__Task prompt__.
Using the data below, output the first line and every line after it up to and including the line containing "# face. The", exactly as written and with nothing added.

__Recorded information__.

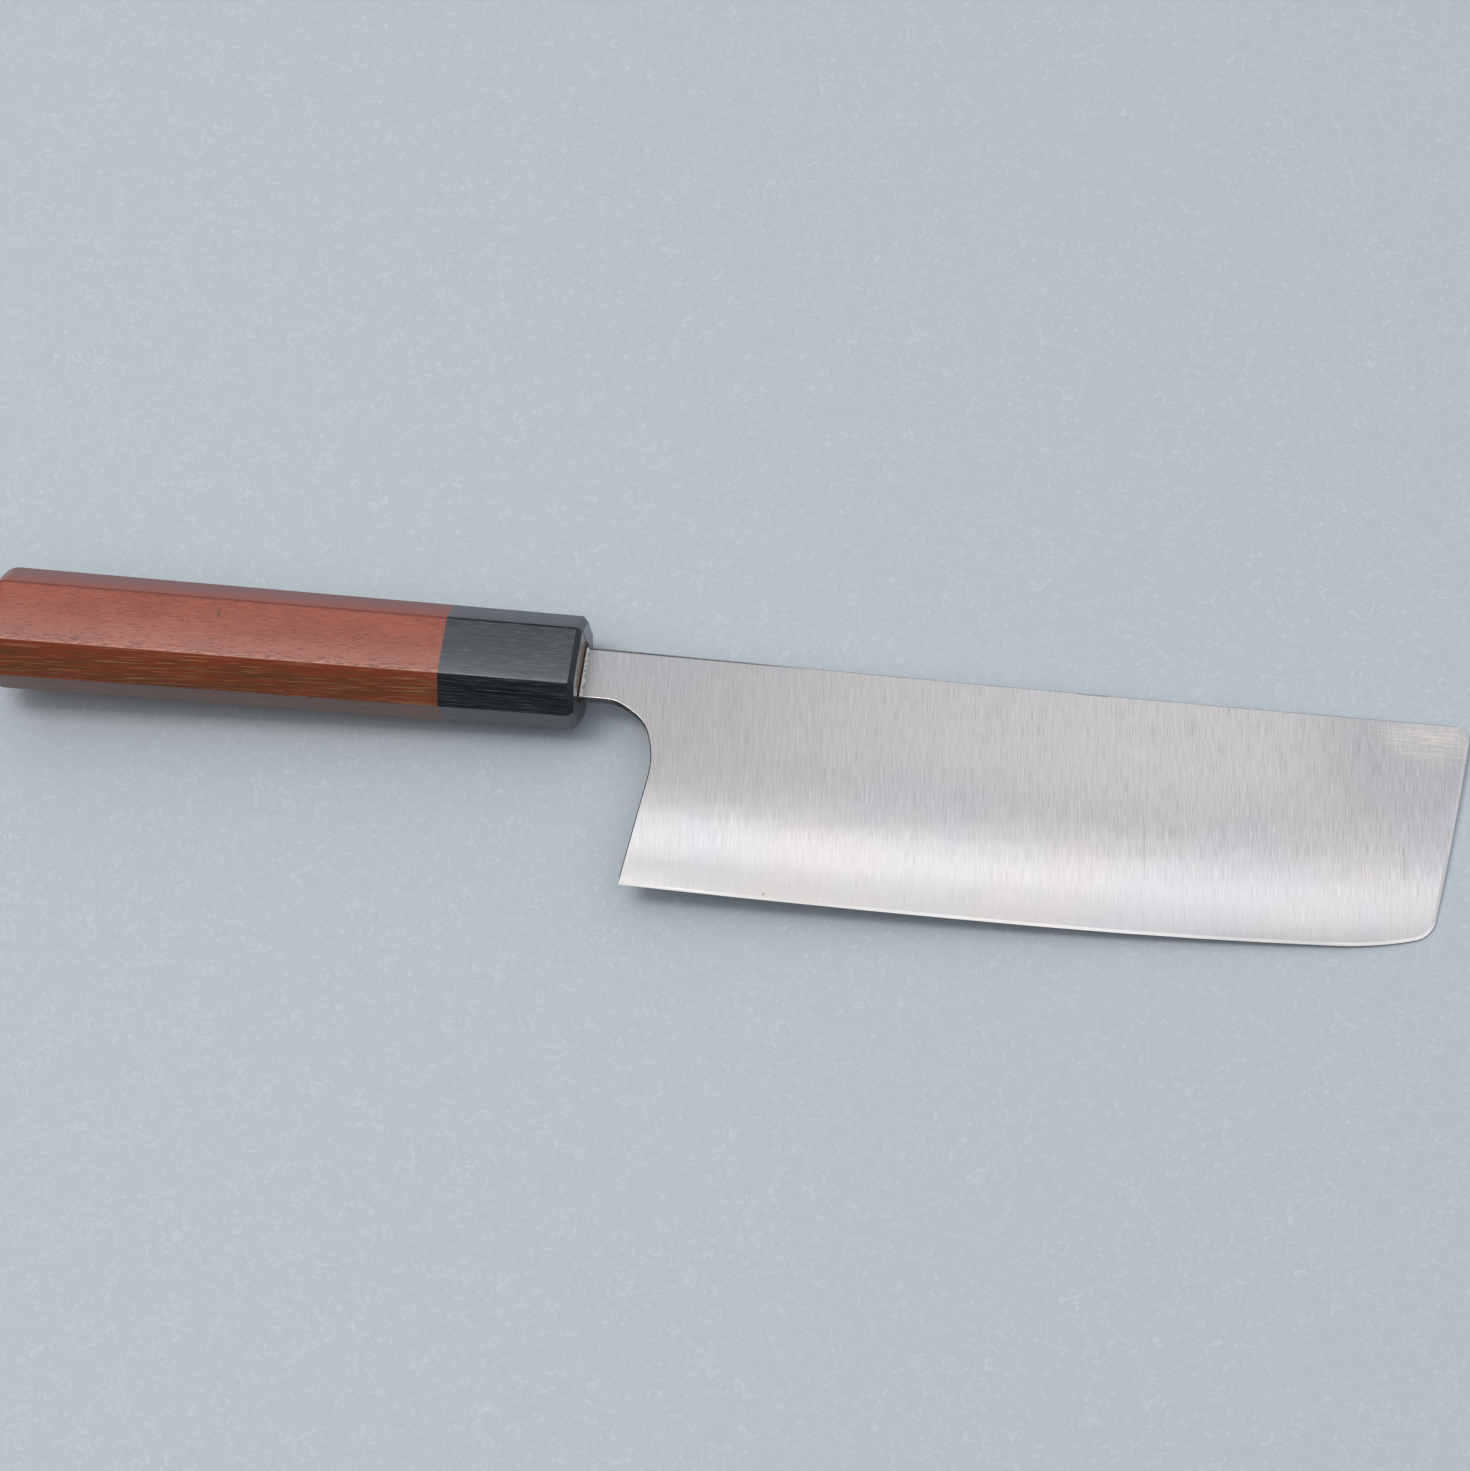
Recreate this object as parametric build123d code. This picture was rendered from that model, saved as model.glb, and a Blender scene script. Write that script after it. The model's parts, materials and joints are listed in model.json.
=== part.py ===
from build123d import *
import math
import os

# Nakiri knife with an octagonal wooden handle, lying on its side as it does on a worktop.
# It is drawn in the knife's own frame: X along the handle's axis towards the tip, Y from edge
# to spine, Z through the blade's thickness, with the origin on the axis at the ferrule's front
# face. The last step tips it onto the three points that it really rests on.

# Handle, ferrule included: an octagon that grows thicker from the ferrule to the butt
handle_length = 129.0
ferrule_length = 28.7
front_height = 22.9
ferrule_wall = 2.15
front_corner = 5.2
butt_height = 25.3
butt_thickness = 18.7
butt_corner = 5.9
butt_round = 4.5
front_chamfer = 1.1
arris_radius = 0.4

# Dowel that joins ferrule and handle and grips the tang
dowel_length = 64.0
dowel_wall = 0.65
dowel_recess = 0.15
dowel_chamfer = 0.8
dowel_end_gap = 1.0
glue_gap = 0.05

# Blade outline
edge_length = 165.0
heel_gap = 14.2
heel_drop = 46.25
heel_lean = 2.85
choil_drop = 22.5
neck_run = 4.7
neck_top = 5.6
neck_bottom = 5.95
belly_share = 0.52
belly_drop = 1.0
sweep_share = 0.884
sweep_rise = 1.5
lift_share = 0.962
lift_rise = 3.3
tip_rise = 5.0
low_corner_run = 3.6
low_corner_rise = 3.1
tip_overhang = 3.9
tip_bulge = 0.25
tip_top_radius = 3.7
spine_fall = 2.0
spine_hollow = 0.3

# Blade thickness and grind
spine_at_neck = 2.6
spine_at_tip = 1.5
edge_thickness = 0.3
edge_land = 0.1
bevel_width = 0.65
eased_edge = 0.3

# Tang, hidden in the handle, and the drilled hole that takes its end
neck_seat = 4.0
tang_length = 92.0
tang_root_height = 10.0
tang_root_thickness = 2.2
tang_end_height = 5.5
tang_end_thickness = 1.7
tang_end_round_share = 0.35
slot_clearance = 0.15
pilot_extra = 3.0
drill_point_angle = 118.0

# Sections that shape the rounded butt
butt_steps = 4

# How far a cutting or trimmed form runs past what it trims
overrun = 1.0

# Choil: shares of its reach in front of the neck run, and of its depth below the neck
choil_shares = [(0.93, 0.49), (0.73, 0.23), (0.49, 0.11)]

# Flank: control points of its curve, as shares of the height from spine to edge and of the
# half thickness at the spine
flank_shares = [(0, 1.0), (0.5, 1.0), (0.78, 0.84)]

# Blade's end: shares of its height, from the low corner up, that the worktop touches between
rest_shares = (0.24, 0.34)

dowel_diameter = 2 * (max(neck_top, neck_bottom) + slot_clearance + dowel_wall)
front_thickness = dowel_diameter + 2 * ferrule_wall
dowel_end = -dowel_recess - dowel_length

spine_tip_x = heel_gap + edge_length + tip_overhang
heel = Vector(heel_gap, -heel_drop)
belly = heel + Vector(belly_share * edge_length, -belly_drop)
sweep_up = heel + Vector(sweep_share * edge_length, sweep_rise - belly_drop)
lift = heel + Vector(lift_share * edge_length, lift_rise - belly_drop)
low_tip = heel + Vector(edge_length, tip_rise - belly_drop)


def spine_y(x):
    """Height of the spine over the handle's axis."""
    share = x / spine_tip_x
    return neck_top - spine_fall * share - 4 * spine_hollow * share * (1 - share)


def eased_octagon(x, inset):
    """Handle's section at x, moved in by inset all round, with its eight arrises eased."""
    share = -x / handle_length
    height = front_height + (butt_height - front_height) * share - 2 * inset
    thickness = front_thickness + (butt_thickness - front_thickness) * share - 2 * inset
    corner = front_corner + (butt_corner - front_corner) * share - (2 - math.sqrt(2)) * inset
    octagon = chamfer(Rectangle(height, thickness).vertices(), corner)
    return Plane.YZ.offset(x) * fillet(octagon.vertices(), arris_radius)


def round_bar(diameter, start, end):
    """Round bar along the handle's axis, from start back to end."""
    return extrude(Plane.YZ.offset(start) * Circle(diameter / 2), end - start)


def tang_size(x):
    """Height and thickness of the tang at x."""
    share = (-neck_seat - x) / (tang_length - neck_seat)
    height = tang_root_height + (tang_end_height - tang_root_height) * share
    thickness = tang_root_thickness + (tang_end_thickness - tang_root_thickness) * share
    return height, thickness


def tang_form(gap):
    """Tapered tang with a rounded end, grown by gap all round where it is cut as a slot."""
    sections = []
    for x in (-neck_seat + overrun, -tang_length - gap):
        height, thickness = tang_size(x)
        sections.append(Plane.YZ.offset(x) * Rectangle(height + 2 * gap, thickness + 2 * gap))
    tang = loft(sections, ruled=True)
    corners = tang.faces().sort_by(Axis.X)[0].edges().filter_by(Axis.Z)
    return fillet(corners, tang_end_round_share * tang_end_height)


def make_ferrule():
    """Black octagonal ferrule, bored right through, with a chamfered front."""
    profiles = [eased_octagon(-ferrule_length, 0), eased_octagon(-front_chamfer, 0),
                eased_octagon(0, front_chamfer)]
    bore = round_bar(dowel_diameter + 2 * glue_gap, overrun, -ferrule_length - overrun)
    return loft(profiles, ruled=True) - bore


def make_handle_body():
    """Wooden octagon with a rounded butt, bored for the dowel and drilled on for the tang's end."""
    round_start = butt_round - handle_length
    grip = loft([eased_octagon(-ferrule_length, 0), eased_octagon(round_start, 0)], ruled=True)
    butt_profiles = []
    for step in range(butt_steps + 1):
        turn = math.pi / 2 * step / butt_steps
        inset = butt_round * (1 - math.cos(turn))
        butt_profiles.append(eased_octagon(round_start - butt_round * math.sin(turn), inset))
    butt = loft(butt_profiles)
    bore_end = dowel_end - dowel_end_gap
    bore = round_bar(dowel_diameter + 2 * glue_gap, -ferrule_length + overrun, bore_end)
    pilot_diameter = math.hypot(*tang_size(bore_end)) + 2 * slot_clearance
    pilot_end = -tang_length - pilot_extra
    pilot = round_bar(pilot_diameter, bore_end + overrun, pilot_end)
    point_length = pilot_diameter / 2 / math.tan(math.radians(drill_point_angle / 2))
    point_middle = Plane(origin=(pilot_end - point_length / 2, 0, 0), z_dir=(-1, 0, 0))
    point = point_middle * Cone(pilot_diameter / 2, 0, point_length)
    return grip + butt - bore - pilot - point


def make_dowel():
    """Round dowel that fills the bores, slotted for the neck and the tang."""
    dowel = round_bar(dowel_diameter, -dowel_recess, dowel_end)
    dowel = chamfer(dowel.edges().sort_by(Axis.X)[0], dowel_chamfer)
    mouth_middle = (neck_top - neck_bottom) / 2
    mouth = Rectangle(neck_top + neck_bottom + 2 * slot_clearance, spine_at_neck + 2 * slot_clearance)
    neck_slot = extrude(Plane.YZ * Pos(mouth_middle, 0) * mouth, -neck_seat - slot_clearance)
    return dowel - neck_slot - tang_form(slot_clearance)


def edge_arcs():
    """Edge from the heel to where it lifts towards the tip: three arcs, each tangent to the next."""
    rear = TangentArc(belly, heel, tangent=(-1, 0))
    front = TangentArc(belly, sweep_up, tangent=(1, 0))
    rise = TangentArc(sweep_up, lift, tangent=front % 1)
    return [rear, front, rise]


def make_outline():
    """Blade and neck seen from the side. It clears the spine, which the ground section shapes."""
    back_x = -neck_seat
    above_spine = neck_top + overrun
    spine_end = Vector(spine_tip_x - tip_top_radius, spine_y(spine_tip_x - tip_top_radius))
    end_top = Vector(spine_tip_x, spine_end.Y - tip_top_radius)
    end_run = (end_top - low_tip).normalized()
    corner_start = low_tip - (low_tip - lift).normalized() * low_corner_run
    corner_end = low_tip + end_run * low_corner_rise
    tip_run = Line(lift, corner_start)
    low_corner = TangentArc(corner_start, corner_end, tangent=tip_run % 1)
    tip_end = ThreePointArc(corner_end, (corner_end + end_top) / 2 + Vector(tip_bulge, 0), end_top)
    top_corner = TangentArc(end_top, spine_end, tangent=tip_end % 1)
    choil_low = heel + Vector(heel_lean, heel_drop - choil_drop)
    heel_line = Line(heel, choil_low)
    reach = choil_low.X - neck_run
    depth = choil_drop - neck_bottom
    choil_points = [(neck_run + along * reach, -neck_bottom - down * depth) for along, down in choil_shares]
    choil = Spline(choil_low, *choil_points, (neck_run, -neck_bottom), tangents=[heel_line % 1, (-1, 0)])
    back = Polyline((neck_run, -neck_bottom), (back_x, -neck_bottom), (back_x, above_spine),
                    (spine_end.X, above_spine), spine_end)
    tip = [tip_run, low_corner, tip_end, top_corner]
    return make_face(Wire([*edge_arcs(), *tip, *back.edges(), choil, heel_line]))


def flank_section(x, edge_y):
    """Ground section across the blade at x: eased spine, two convex flanks and a thin edge."""
    flank_top = spine_y(x) - eased_edge
    height = flank_top - edge_y
    half_spine = (spine_at_neck + (spine_at_tip - spine_at_neck) * x / spine_tip_x) / 2
    half_edge = edge_thickness / 2
    flank = [(flank_top - down * height, thick * half_spine) for down, thick in flank_shares]
    slope = (flank[-1][1] - half_edge) / (flank[-1][0] - edge_y)
    flank.append((edge_y - overrun, half_edge - slope * overrun))
    back = [(y, -z) for y, z in reversed(flank)]
    crown = [back[-1], (spine_y(x), eased_edge - half_spine), (spine_y(x), half_spine - eased_edge), flank[0]]
    sides = [Bezier(*flank), Line(flank[-1], back[0]), Bezier(*back), *Polyline(*crown).edges()]
    return Plane.YZ.offset(x) * make_face(Wire(sides))


def make_ground():
    """Blank with the distal taper and the convex flanks, larger than the outline all round."""
    rear, front, rise = edge_arcs()
    spacing = (belly.X - heel.X) / 2
    tip_run = low_tip - lift
    past_tip = low_tip + tip_run * ((tip_overhang + overrun) / tip_run.X)
    stations = [heel - Vector(spacing, 0), heel, rear @ (1 / 2), belly, front @ (1 / 2), sweep_up, lift, past_tip]
    return loft([flank_section(station.X, station.Y) for station in stations])


def flanks(blade):
    """The two broad ground faces, the lower one first."""
    return blade.faces().sort_by(SortBy.AREA)[-2:].sort_by(Axis.Z)


def make_blade():
    """Ground blade with neck and tang: eased choil, and a fine bevel along the edge and round the tip."""
    blade = make_ground() & extrude(make_outline(), spine_at_neck, both=True)
    for side in (0, -1):
        choil = []
        for edge in flanks(blade)[side].edges():
            middle = edge @ (1 / 2)
            below_neck = -neck_seat / 2 < middle.X < heel_gap + heel_lean and middle.Y < 0
            if below_neck and abs(middle.Z) > edge_thickness:
                choil.append(edge)
        blade = chamfer(choil, eased_edge)
    for side in (0, -1):
        flank = flanks(blade)[side]
        edge_arris = [edge for edge in flank.edges() if abs((edge @ (1 / 2)).Z) < edge_thickness]
        blade = chamfer(edge_arris, bevel_width, (edge_thickness - edge_land) / 2, reference=flank)
    return blade + tang_form(0)


def worktop_under(blade):
    """Plane that the knife lies on: it touches the ferrule's lower corner and the blade's end."""
    ferrule_rim = eased_octagon(-front_chamfer, 0).vertices()
    ferrule_corner = Vector(ferrule_rim.sort_by(Axis.Z)[:2].sort_by(Axis.Y)[0])
    blade_end = flanks(blade)[0].edges().sort_by(Axis.X)[-2:].sort_by(SortBy.LENGTH)[-1]
    from_low = (blade_end @ 0).Y < (blade_end @ 1).Y
    low_touch, high_touch = [blade_end @ (share if from_low else 1 - share) for share in rest_shares]
    upward = (low_touch - ferrule_corner).cross(high_touch - ferrule_corner)
    return Plane(origin=ferrule_corner, x_dir=(1, 0, 0), z_dir=upward)


knife_blade = make_blade()
knife = {
    "blade": knife_blade,
    "tang_dowel": make_dowel(),
    "ferrule": make_ferrule(),
    "handle_body": make_handle_body(),
}

worktop = worktop_under(knife_blade)
laid = {name: worktop.to_local_coords(piece) for name, piece in knife.items()}
middle = Compound(list(laid.values())).bounding_box().center()

os.makedirs("parts", exist_ok=True)
for name, piece in laid.items():
    export_step(Pos(-middle.X, -middle.Y, 0) * piece, f"parts/{name}.step")
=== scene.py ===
import bpy
import json
import math
from mathutils import Euler, Matrix, Vector


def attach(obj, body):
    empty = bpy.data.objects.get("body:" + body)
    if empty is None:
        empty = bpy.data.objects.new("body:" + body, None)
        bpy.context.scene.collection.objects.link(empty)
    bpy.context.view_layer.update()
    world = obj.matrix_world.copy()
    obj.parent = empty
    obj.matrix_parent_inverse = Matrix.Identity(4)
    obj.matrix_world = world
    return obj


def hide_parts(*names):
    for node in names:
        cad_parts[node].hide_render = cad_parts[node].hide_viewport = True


# Nakiri knife lying on its side on a pale blue-grey worktop, in soft daylight from the back left.
# The CAD nodes keep their shapes. This file gives them their finishes, puts a smoother copy of
# the blade in its node's place, adds the resin at the neck, and makes the stage and the light.

mm = 0.001

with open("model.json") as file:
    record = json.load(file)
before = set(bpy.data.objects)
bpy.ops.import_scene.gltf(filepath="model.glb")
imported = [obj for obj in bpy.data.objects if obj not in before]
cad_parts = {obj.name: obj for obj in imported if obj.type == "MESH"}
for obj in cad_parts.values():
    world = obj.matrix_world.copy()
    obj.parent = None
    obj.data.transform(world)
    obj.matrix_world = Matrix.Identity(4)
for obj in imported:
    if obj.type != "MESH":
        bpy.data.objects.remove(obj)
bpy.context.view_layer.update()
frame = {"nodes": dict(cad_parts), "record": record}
nodes = frame["nodes"]
bpy.ops.object.select_all(action="DESELECT")
print("frame loaded:", ", ".join(sorted(nodes)))

# The knife lies slightly nose-down. Its own axes come from the two flat faces in the record:
# x along the handle to the tip, y from edge to spine, z through the blade's thickness.
mounts = {mount["name"]: mount for mount in frame["record"]["mounts"]}
buttEnd = Vector(mounts["butt_end"]["pos_m"])
ferruleFront = Vector(mounts["ferrule_front"]["pos_m"])
knifeX = Vector(mounts["ferrule_front"]["axis"]).normalized()
handleLength = (ferruleFront - buttEnd).dot(knifeX)
knifeOrigin = buttEnd + knifeX * handleLength   # on the handle's axis, at the ferrule's front face
knifeY = (ferruleFront - knifeOrigin).normalized()
knifeZ = knifeX.cross(knifeY)
knifeTurn = Matrix((knifeX, knifeY, knifeZ)).transposed().to_euler()


# sRGB hex to the linear numbers that the sockets take
def linearColour(hexColour):
    channels = [int(hexColour[i:i + 2], 16) / 255 for i in (1, 3, 5)]
    linear = [c / 12.92 if c <= 0.04045 else ((c + 0.055) / 1.055) ** 2.4 for c in channels]
    return (*linear, 1)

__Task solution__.
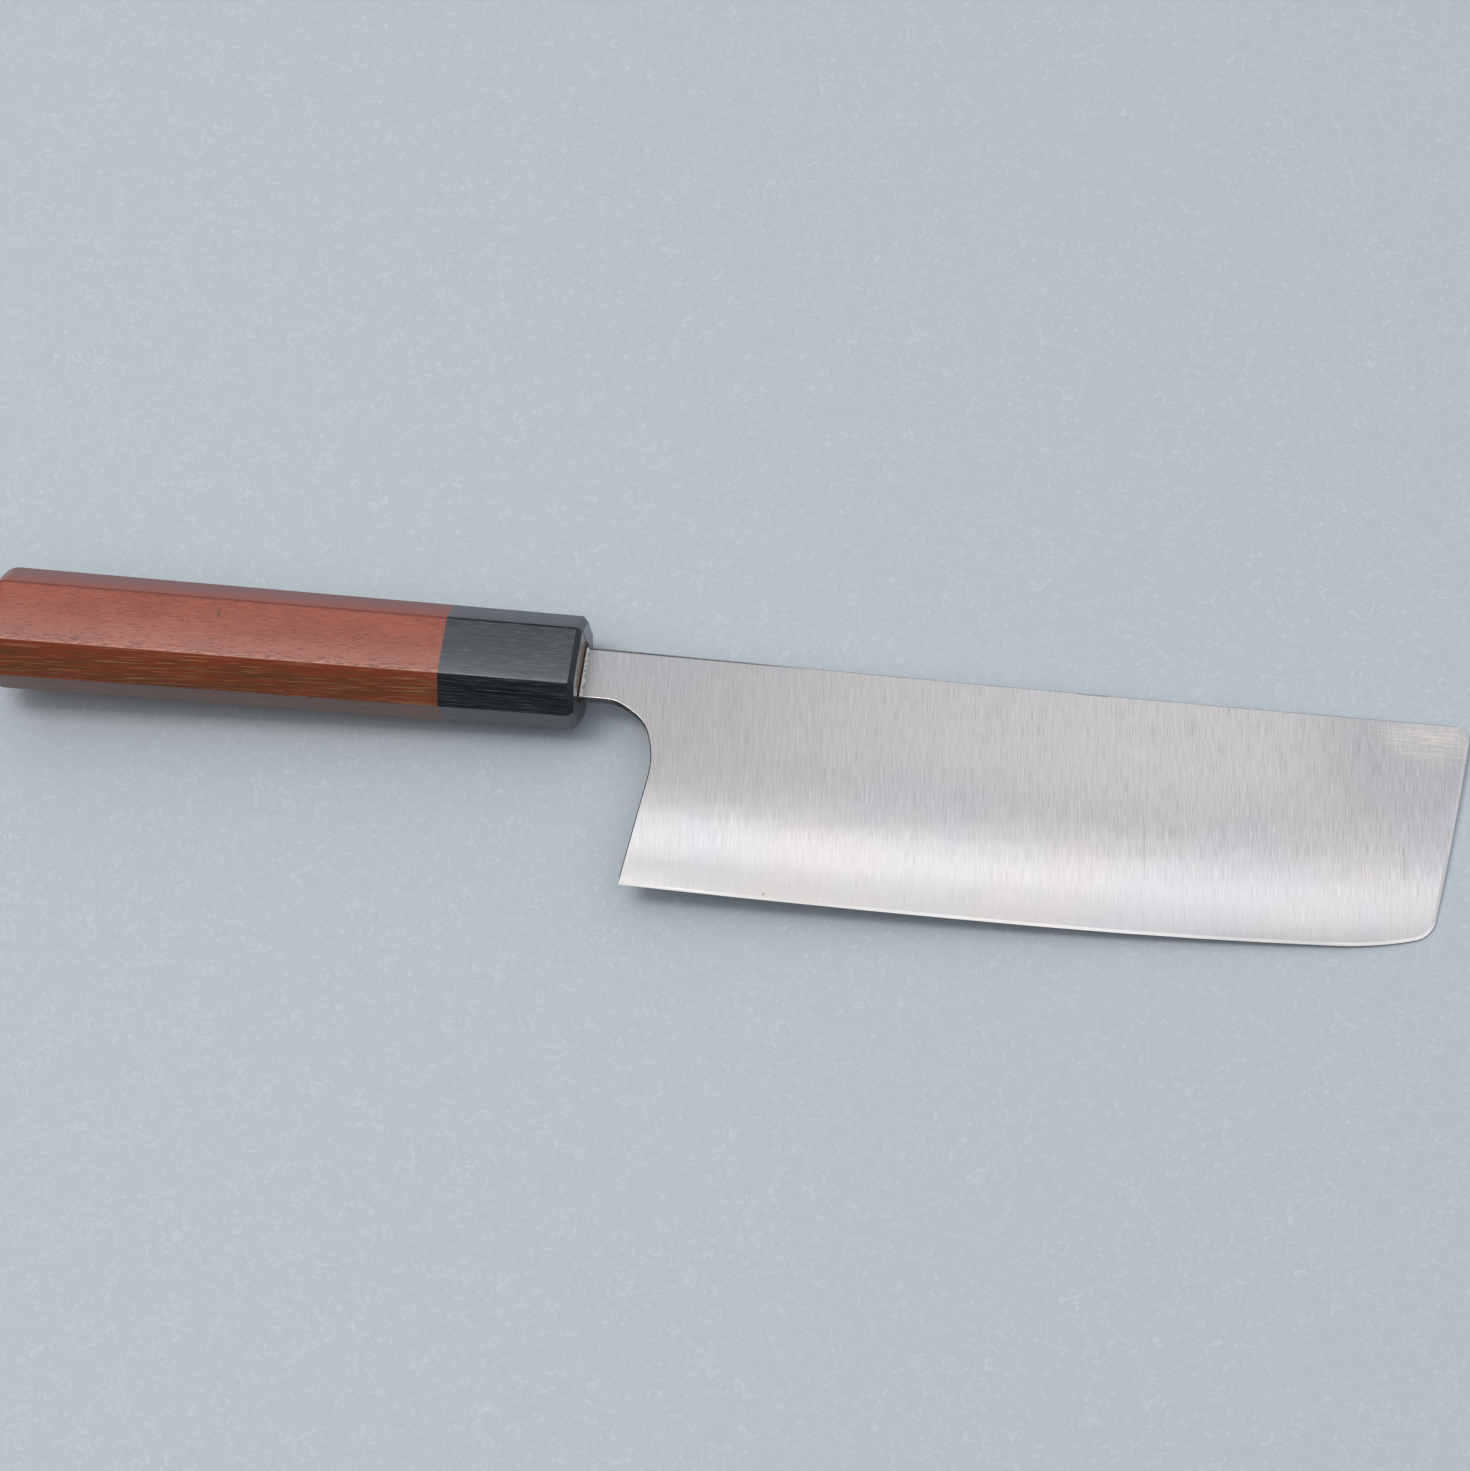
Recreate this object as parametric build123d code. This picture was rendered from that model, saved as model.glb, and a Blender scene script. Write that script after it. The model's parts, materials and joints are listed in model.json.
=== part.py ===
from build123d import *
import math
import os

# Nakiri knife with an octagonal wooden handle, lying on its side as it does on a worktop.
# It is drawn in the knife's own frame: X along the handle's axis towards the tip, Y from edge
# to spine, Z through the blade's thickness, with the origin on the axis at the ferrule's front
# face. The last step tips it onto the three points that it really rests on.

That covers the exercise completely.